Application fields for different MTM standards based on the IMD Technical Platform

When analyzing manual operations with MTM, a video of a work process is recorded and manually transcribed. This process is time-consuming due to the need for the subsequent manual video transcription, which has to be conducted by an MTM expert. Furthermore, the MTM analysis is frequently done when the workplace is already built and can hardly be altered anymore. To overcome this issue, cardboard mock-ups are used in the planning phase, which represent the workplace to be investigated in full-size. Besides the time, cost, and generated waste, cardboard engineering often lacks details, which makes it difficult for workers to perform in the same way as they would do at a real workplace.

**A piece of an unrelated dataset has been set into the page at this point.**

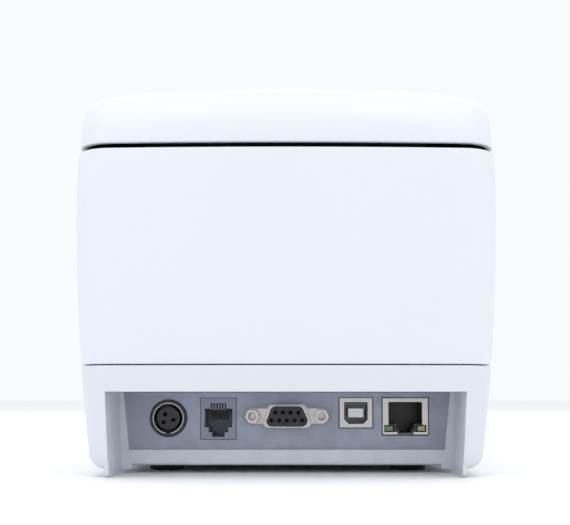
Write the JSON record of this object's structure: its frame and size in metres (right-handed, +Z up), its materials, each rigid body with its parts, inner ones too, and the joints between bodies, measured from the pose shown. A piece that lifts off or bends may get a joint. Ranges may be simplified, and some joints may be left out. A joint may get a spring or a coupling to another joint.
{
  "type": "receipt printer",
  "caption": "Desktop thermal receipt printer with a domed hinged lid over a drop-in roll bin, automatic cutter and a recessed rear panel of power, cash drawer, serial, USB and network sockets.",
  "frame": {"origin": "centre of the bounding box in plan, at the height of the surface it stands on", "axes": "+X to the right seen from the front, +Y towards the rear with the sockets, +Z up"},
  "size_m": [0.1472, 0.1901, 0.1429],
  "materials": {
    "base_plastic": "fine satin",
    "case_plastic": "fine satin",
    "dark_plastic": "matte",
    "foot_rubber": "matte",
    "zinc_screw": "zinc plated",
    "panel_paint": "matte paint",
    "board_green": "solder mask",
    "component_black": "moulded",
    "socket_black": "satin",
    "nickel": "nickel plated",
    "jack_grey": "satin",
    "contact_gold": "gold flash",
    "tongue_white": "satin",
    "lamp_green": "clear tinted",
    "frame_steel": "galvanised",
    "blade_steel": "ground",
    "motor_can": "satin",
    "spring_steel": "wire",
    "ribbon_film": "film",
    "panel_grey": "satin",
    "lens_clear": "clear",
    "button_grey": "satin",
    "platen_rubber": "ground",
    "gear_nylon": "satin",
    "pinion_brass": "machined",
    "head_aluminium": "extruded",
    "head_ceramic": "glazed",
    "cutter_steel": "machined",
    "wheel_blue": "satin"
  },
  "bodies": {
    "printer": {"base_housing": "base_plastic", "upper_housing": "case_plastic", "chassis": "dark_plastic", "rubber_feet": "foot_rubber", "case_screws": "zinc_screw", "inner_screws": "zinc_screw", "interface_panel": "panel_paint", "main_board": "board_green", "board_components": "component_black", "power_jack": "socket_black", "power_jack_shield": "nickel", "drawer_jack": "jack_grey", "drawer_jack_contacts": "contact_gold", "serial_port_shell": "nickel", "serial_port_insulator": "socket_black", "serial_jackscrews": "nickel", "usb_port_shell": "nickel", "usb_port_tongue": "tongue_white", "lan_port_shell": "nickel", "lan_port_insert": "socket_black", "lan_port_lamps": "lamp_green", "mech_frame": "frame_steel", "feed_motor": "motor_can", "idler_pin": "zinc_screw", "cutter_frame": "frame_steel", "cutter_motor": "motor_can", "hinge_pins": "zinc_screw", "head_springs": "spring_steel", "head_ribbon": "ribbon_film", "control_panel": "panel_grey", "panel_board": "board_green", "status_lenses": "lens_clear", "power_switch_body": "socket_black", "near_end_sensor": "dark_plastic", "paper_guide": "dark_plastic", "release_spring": "spring_steel"},
    "lid": {"lid_cover": "case_plastic", "lid_bosses": "case_plastic", "lid_frame": "dark_plastic", "lid_screws": "zinc_screw", "platen_bearings": "gear_nylon", "fixed_blade": "blade_steel"},
    "front_cover": {"front_cover": "case_plastic", "tear_bar": "blade_steel"},
    "platen": {"platen_roller": "platen_rubber", "platen_shaft": "blade_steel", "platen_gear": "gear_nylon"},
    "idler_gear": {"idler_gear": "gear_nylon"},
    "motor_pinion": {"motor_pinion": "pinion_brass"},
    "print_head": {"thermal_head": "head_aluminium", "head_substrate": "head_ceramic"},
    "cutter_drive": {"cutter_shaft": "cutter_steel", "cutter_thumbwheel": "wheel_blue"},
    "moving_blade": {"moving_blade": "blade_steel"},
    "cutter_pinion": {"cutter_pinion": "pinion_brass"},
    "lid_lock": {"lock_hooks": "frame_steel"},
    "release_button": {"release_button": "button_grey"},
    "feed_button": {"feed_button": "button_grey"},
    "power_rocker": {"power_rocker": "socket_black"}
  },
  "joints": [
    {"name": "lid_hinge", "type": "hinge", "parent": "printer", "child": "lid", "pos_m": [0, 0.0844, 0.1214], "axis": [-1, 0, 0], "range_deg": [0, 95]},
    {"name": "platen_spin", "type": "hinge", "parent": "lid", "child": "platen", "pos_m": [0, -0.054, 0.112], "axis": [1, 0, 0], "continuous": true},
    {"name": "idler_spin", "type": "hinge", "parent": "printer", "child": "idler_gear", "pos_m": [-0.055, -0.04966, 0.09515], "axis": [1, 0, 0], "continuous": true},
    {"name": "motor_spin", "type": "hinge", "parent": "printer", "child": "motor_pinion", "pos_m": [-0.055, -0.036, 0.08], "axis": [1, 0, 0], "continuous": true},
    {"name": "head_tilt", "type": "hinge", "parent": "printer", "child": "print_head", "pos_m": [0, -0.068, 0.099], "axis": [1, 0, 0], "range_deg": [0, 2], "stiffness_Nm_per_rad": 4, "springref_deg": -2.86, "deforming": ["head_springs"]},
    {"name": "cutter_turn", "type": "hinge", "parent": "printer", "child": "cutter_drive", "pos_m": [0, -0.075, 0.11605], "axis": [-1, 0, 0], "range_deg": [0, 68.3]},
    {"name": "blade_slide", "type": "slide", "parent": "printer", "child": "moving_blade", "axis": [0, 1, 0], "range_m": [0, 0.005]},
    {"name": "cutter_motor_turn", "type": "hinge", "parent": "printer", "child": "cutter_pinion", "pos_m": [0.05, -0.081, 0.1078], "axis": [1, 0, 0], "range_deg": [0, 100]},
    {"name": "release_push", "type": "slide", "parent": "printer", "child": "release_button", "axis": [-1, 0, 0], "range_m": [0, 0.003], "stiffness_N_per_m": 600, "springref_m": -0.002, "deforming": ["release_spring"]},
    {"name": "lock_turn", "type": "hinge", "parent": "printer", "child": "lid_lock", "pos_m": [0, -0.045, 0.098], "axis": [-1, 0, 0], "range_deg": [0, 13.2]},
    {"name": "feed_press", "type": "slide", "parent": "printer", "child": "feed_button", "axis": [0, 1, 0], "range_m": [0, 0.0008], "stiffness_N_per_m": 900, "springref_m": -0.0008},
    {"name": "power_rock", "type": "hinge", "parent": "printer", "child": "power_rocker", "pos_m": [-0.0682, -0.05, 0.021], "axis": [0, 0, 1], "range_deg": [0, 16]},
    {"name": "cover_slide", "type": "slide", "parent": "printer", "child": "front_cover", "axis": [0, -1, 0], "range_m": [0, 0.012]}
  ],
  "couplings": [
    {"joint": "idler_spin", "follows": "platen_spin", "ratio": -1.0714},
    {"joint": "motor_spin", "follows": "platen_spin", "ratio": 4.1327},
    {"joint": "cutter_turn", "follows": "blade_slide", "rad_per_m": 238.1},
    {"joint": "cutter_motor_turn", "follows": "blade_slide", "rad_per_m": 340.14},
    {"joint": "lock_turn", "follows": "release_push", "rad_per_m": 75.631}
  ]
}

Such details include raw materials and intermediates, which are usually not available during planning, to be processed or assembled by a worker.

However, novel opportunities arise due to assembly lines and production plants increasingly being planned and designed virtually. This is based on virtual planning data, which is usually available in the form of three-dimensional geometry (e.g., computer-aided design data), could be harnessed to generate a virtual environment (VE), wherein workers perform the manual operations to be analyzed virtually. This can be achieved through virtual reality (VR) technology, which immerses users within a VE, while allowing them to interact with virtual objects through the utilization of the controllers. Few prior works investigated the potentials of VR technology to support manual work measurement with a particular focus on MTM analysis. However, the setups in prior works are characterized by numerous limitations, such as not allowing for real walking, non-intuitive interaction, and the weightlessness of virtual objects [10, 11]. Consequently, the real work procedure cannot be fully replicated, and the results of work measurement in VR might be only of limited benefit [5].

Within this paper, we address this by developing a VE that emulates a typical workplace for manual assemblies, in which a worker can naturally walk, while completing a given task. The goal of the paper is to investigate work measurement in VR, including an MTM analysis and time study, compared to work measurement at the corresponding physical workplace.

To achieve this, we conduct a comparative study, wherein we analyze 21 study participants performing the same task in a VE and at a physical workplace using an MTM-2 approach and time study. We organize the remainder of this work as follows: Section 2 introduces the related work, Section 3 describes the task and the technical setup. The results are described in Section 4. Section 5 discusses the achieved results and, finally, Section 6 concludes the paper, and an outlook is given in Section 7.

2 Related work

The measurement of manual work in the manufacturing industry is associated with various benefits, including productivity gains and quality improvements [6]. With growing mass customization in an automated or semi-automated work environment, manual assembly tasks also grow in importance. Depending on a product’s configuration, manufacturing and assembly tasks can vary in time, and thus current research focuses on decentralized production.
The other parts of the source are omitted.